--- The task ---
The entries below contain a line with "obj.parent = None" and a line with "# put together". Quote exactly those two lines and all lines between them.

[Stored items]
========================================================================

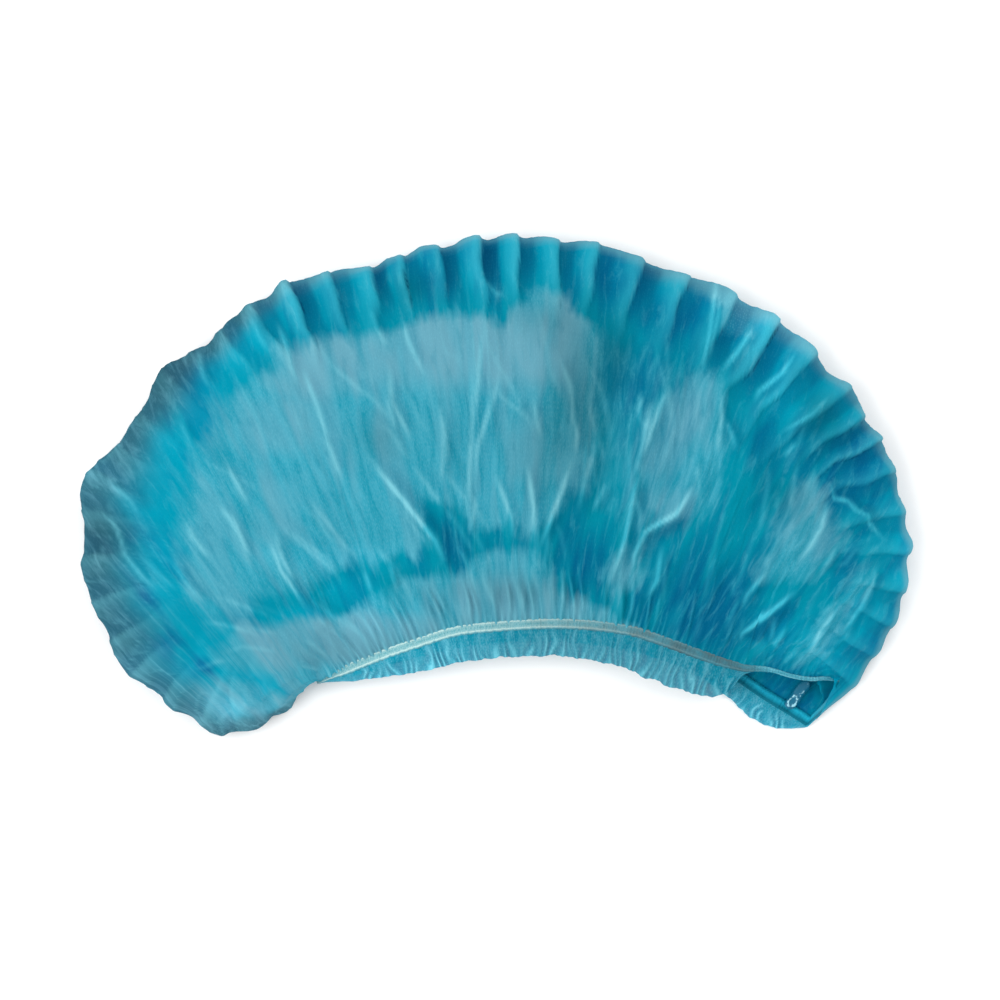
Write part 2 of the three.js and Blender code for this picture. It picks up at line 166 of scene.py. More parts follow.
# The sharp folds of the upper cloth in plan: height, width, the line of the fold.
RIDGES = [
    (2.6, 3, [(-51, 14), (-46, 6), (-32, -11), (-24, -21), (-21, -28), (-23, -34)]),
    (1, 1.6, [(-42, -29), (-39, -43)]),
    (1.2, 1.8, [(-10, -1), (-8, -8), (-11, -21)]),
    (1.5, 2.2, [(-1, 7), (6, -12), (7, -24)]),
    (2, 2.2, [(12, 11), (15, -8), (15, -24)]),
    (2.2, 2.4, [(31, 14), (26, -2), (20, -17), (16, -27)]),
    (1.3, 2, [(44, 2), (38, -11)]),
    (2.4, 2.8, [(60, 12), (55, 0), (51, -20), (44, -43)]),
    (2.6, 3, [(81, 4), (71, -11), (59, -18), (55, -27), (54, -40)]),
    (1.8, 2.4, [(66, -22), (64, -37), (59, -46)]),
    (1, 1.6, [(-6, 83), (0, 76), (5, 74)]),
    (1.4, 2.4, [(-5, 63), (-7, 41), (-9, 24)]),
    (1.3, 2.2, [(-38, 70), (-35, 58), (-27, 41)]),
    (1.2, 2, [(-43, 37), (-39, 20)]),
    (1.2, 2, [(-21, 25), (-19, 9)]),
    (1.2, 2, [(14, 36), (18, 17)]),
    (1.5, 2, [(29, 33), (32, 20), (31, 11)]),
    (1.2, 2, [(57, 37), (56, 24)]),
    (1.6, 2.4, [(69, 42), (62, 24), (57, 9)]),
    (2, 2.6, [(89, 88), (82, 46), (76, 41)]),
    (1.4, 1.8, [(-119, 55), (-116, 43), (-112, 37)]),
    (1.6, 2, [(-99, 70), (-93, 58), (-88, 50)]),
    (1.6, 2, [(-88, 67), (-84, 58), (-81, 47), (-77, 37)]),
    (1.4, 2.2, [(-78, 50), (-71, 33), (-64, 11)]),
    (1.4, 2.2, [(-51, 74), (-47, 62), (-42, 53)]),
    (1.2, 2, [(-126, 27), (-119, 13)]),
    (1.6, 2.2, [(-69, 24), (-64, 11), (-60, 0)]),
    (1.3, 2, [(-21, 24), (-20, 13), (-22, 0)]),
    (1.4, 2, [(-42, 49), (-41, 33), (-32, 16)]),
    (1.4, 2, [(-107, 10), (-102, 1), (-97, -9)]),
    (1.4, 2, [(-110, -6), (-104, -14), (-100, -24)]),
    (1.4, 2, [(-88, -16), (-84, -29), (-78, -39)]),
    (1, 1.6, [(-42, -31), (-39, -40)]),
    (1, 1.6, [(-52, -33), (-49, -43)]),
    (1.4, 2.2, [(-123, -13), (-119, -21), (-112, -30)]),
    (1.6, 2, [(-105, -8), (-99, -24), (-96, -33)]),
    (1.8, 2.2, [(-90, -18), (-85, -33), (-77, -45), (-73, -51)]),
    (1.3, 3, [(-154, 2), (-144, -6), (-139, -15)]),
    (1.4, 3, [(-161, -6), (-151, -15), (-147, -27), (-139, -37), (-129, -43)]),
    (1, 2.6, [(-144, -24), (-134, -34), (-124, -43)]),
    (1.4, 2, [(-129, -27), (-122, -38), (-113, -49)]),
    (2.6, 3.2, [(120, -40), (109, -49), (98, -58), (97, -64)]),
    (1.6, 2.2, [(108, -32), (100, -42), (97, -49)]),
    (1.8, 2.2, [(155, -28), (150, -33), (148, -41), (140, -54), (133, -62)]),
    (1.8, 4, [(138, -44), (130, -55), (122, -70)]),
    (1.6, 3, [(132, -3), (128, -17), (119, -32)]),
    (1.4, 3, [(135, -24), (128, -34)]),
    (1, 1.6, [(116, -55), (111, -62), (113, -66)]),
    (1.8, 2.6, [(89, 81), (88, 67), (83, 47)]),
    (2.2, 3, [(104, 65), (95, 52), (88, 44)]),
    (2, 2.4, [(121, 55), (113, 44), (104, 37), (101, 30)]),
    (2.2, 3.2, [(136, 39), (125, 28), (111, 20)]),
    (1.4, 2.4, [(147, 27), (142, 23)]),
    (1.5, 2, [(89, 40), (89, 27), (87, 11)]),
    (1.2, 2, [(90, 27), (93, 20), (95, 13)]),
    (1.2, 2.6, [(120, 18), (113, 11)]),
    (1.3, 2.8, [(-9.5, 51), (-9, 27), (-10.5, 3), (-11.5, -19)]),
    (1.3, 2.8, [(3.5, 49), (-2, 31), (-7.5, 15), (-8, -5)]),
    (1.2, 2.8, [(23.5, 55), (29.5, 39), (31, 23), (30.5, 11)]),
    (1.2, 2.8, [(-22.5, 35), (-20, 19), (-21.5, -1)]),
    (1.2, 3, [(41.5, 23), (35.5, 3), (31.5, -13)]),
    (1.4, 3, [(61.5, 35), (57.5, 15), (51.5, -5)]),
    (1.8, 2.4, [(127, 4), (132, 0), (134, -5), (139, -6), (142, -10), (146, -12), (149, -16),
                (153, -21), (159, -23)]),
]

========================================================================

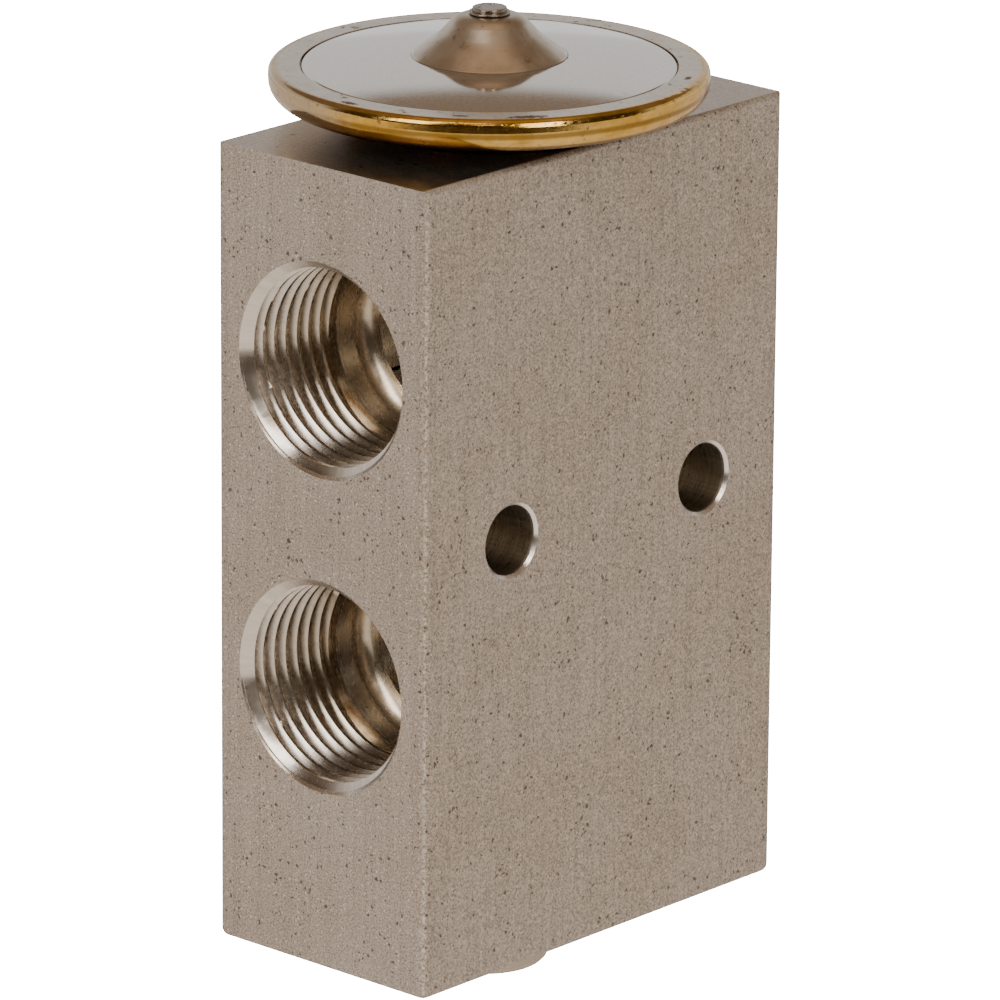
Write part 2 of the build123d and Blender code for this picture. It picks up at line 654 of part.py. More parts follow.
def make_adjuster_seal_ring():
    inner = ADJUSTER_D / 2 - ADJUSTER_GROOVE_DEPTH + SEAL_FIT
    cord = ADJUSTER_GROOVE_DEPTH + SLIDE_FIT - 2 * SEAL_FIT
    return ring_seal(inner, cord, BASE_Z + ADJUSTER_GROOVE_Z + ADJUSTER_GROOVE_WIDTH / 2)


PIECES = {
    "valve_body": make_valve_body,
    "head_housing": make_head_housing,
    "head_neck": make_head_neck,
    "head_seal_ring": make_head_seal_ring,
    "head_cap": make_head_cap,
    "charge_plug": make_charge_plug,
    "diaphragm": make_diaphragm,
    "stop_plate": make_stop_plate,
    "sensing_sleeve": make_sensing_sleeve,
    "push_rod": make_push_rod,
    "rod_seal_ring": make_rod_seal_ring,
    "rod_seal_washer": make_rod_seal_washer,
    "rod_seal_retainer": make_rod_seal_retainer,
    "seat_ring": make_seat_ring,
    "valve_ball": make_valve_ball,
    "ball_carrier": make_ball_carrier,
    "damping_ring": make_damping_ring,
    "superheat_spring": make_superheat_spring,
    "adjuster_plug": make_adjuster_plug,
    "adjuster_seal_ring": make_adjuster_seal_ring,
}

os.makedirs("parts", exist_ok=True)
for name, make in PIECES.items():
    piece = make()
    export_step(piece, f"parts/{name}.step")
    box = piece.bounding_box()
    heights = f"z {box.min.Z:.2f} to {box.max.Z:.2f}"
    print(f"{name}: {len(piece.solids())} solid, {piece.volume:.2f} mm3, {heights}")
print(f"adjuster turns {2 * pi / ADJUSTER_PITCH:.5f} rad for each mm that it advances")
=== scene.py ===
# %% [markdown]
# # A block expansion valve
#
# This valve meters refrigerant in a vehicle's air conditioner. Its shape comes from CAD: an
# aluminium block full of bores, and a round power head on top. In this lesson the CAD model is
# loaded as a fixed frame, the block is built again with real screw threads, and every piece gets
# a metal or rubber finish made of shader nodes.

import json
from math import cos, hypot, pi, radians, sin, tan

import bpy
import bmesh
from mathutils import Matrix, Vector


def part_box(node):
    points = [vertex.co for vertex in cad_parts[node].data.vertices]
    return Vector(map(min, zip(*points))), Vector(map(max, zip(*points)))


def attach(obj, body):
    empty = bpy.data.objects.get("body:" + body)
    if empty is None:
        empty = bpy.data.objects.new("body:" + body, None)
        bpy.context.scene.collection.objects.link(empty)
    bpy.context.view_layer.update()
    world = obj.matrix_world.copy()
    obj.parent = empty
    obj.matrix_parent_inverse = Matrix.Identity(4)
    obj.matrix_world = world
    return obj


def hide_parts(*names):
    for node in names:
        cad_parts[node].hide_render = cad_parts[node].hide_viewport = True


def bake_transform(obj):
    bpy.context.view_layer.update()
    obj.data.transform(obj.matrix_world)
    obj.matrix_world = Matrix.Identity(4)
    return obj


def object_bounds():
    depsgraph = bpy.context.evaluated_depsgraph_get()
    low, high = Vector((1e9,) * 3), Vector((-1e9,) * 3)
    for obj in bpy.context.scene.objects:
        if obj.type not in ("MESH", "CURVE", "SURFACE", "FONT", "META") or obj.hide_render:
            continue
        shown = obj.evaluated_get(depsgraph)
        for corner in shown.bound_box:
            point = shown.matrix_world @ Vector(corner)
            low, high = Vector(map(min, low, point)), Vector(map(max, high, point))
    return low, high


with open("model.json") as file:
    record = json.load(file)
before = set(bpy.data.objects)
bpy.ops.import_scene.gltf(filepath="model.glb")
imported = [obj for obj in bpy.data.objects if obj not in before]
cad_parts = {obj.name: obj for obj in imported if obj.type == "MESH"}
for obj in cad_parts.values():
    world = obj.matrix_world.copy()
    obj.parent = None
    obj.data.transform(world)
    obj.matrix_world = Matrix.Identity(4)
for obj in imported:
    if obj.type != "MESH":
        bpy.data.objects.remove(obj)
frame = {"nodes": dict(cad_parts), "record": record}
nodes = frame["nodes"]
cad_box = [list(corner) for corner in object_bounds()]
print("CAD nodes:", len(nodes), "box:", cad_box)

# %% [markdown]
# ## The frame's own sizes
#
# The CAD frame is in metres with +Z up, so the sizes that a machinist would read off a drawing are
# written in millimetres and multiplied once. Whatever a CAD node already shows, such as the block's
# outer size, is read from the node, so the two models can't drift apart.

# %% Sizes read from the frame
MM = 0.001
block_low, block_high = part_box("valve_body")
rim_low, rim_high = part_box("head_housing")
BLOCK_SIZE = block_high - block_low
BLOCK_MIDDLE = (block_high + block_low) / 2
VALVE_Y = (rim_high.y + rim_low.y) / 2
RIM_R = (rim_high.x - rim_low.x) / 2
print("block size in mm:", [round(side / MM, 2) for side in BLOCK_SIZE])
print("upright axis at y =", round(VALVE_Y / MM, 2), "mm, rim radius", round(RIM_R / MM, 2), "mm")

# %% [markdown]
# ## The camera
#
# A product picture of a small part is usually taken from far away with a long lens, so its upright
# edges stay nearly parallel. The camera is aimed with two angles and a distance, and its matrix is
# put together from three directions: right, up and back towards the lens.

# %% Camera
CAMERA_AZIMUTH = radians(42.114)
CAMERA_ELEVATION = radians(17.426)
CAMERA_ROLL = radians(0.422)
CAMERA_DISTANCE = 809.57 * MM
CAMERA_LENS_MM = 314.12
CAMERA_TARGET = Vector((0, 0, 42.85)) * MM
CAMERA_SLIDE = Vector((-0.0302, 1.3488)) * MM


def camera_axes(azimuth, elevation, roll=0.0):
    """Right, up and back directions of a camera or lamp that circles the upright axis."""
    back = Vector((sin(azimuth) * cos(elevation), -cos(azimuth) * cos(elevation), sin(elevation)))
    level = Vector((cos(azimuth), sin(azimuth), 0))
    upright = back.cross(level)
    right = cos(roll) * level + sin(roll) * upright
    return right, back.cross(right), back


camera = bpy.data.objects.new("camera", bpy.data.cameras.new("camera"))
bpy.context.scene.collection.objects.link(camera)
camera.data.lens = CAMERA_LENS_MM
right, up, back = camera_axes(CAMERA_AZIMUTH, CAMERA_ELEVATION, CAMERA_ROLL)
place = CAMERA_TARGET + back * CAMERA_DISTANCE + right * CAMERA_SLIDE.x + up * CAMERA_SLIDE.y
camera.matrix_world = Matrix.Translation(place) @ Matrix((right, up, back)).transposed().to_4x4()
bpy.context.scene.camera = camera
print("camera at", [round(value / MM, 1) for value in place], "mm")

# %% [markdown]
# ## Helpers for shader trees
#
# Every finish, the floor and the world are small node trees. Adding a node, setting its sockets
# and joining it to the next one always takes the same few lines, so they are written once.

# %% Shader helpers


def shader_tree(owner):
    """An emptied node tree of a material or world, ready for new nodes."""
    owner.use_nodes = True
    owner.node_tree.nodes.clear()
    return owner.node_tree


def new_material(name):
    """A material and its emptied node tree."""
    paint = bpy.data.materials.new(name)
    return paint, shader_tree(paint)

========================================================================

--- Result for this exercise ---
    obj.parent = None
    obj.data.transform(world)
    obj.matrix_world = Matrix.Identity(4)
for obj in imported:
    if obj.type != "MESH":
        bpy.data.objects.remove(obj)
frame = {"nodes": dict(cad_parts), "record": record}
nodes = frame["nodes"]
cad_box = [list(corner) for corner in object_bounds()]
print("CAD nodes:", len(nodes), "box:", cad_box)

# %% [markdown]
# ## The frame's own sizes
#
# The CAD frame is in metres with +Z up, so the sizes that a machinist would read off a drawing are
# written in millimetres and multiplied once. Whatever a CAD node already shows, such as the block's
# outer size, is read from the node, so the two models can't drift apart.

# %% Sizes read from the frame
MM = 0.001
block_low, block_high = part_box("valve_body")
rim_low, rim_high = part_box("head_housing")
BLOCK_SIZE = block_high - block_low
BLOCK_MIDDLE = (block_high + block_low) / 2
VALVE_Y = (rim_high.y + rim_low.y) / 2
RIM_R = (rim_high.x - rim_low.x) / 2
print("block size in mm:", [round(side / MM, 2) for side in BLOCK_SIZE])
print("upright axis at y =", round(VALVE_Y / MM, 2), "mm, rim radius", round(RIM_R / MM, 2), "mm")

# %% [markdown]
# ## The camera
#
# A product picture of a small part is usually taken from far away with a long lens, so its upright
# edges stay nearly parallel. The camera is aimed with two angles and a distance, and its matrix is
# put together from three directions: right, up and back towards the lens.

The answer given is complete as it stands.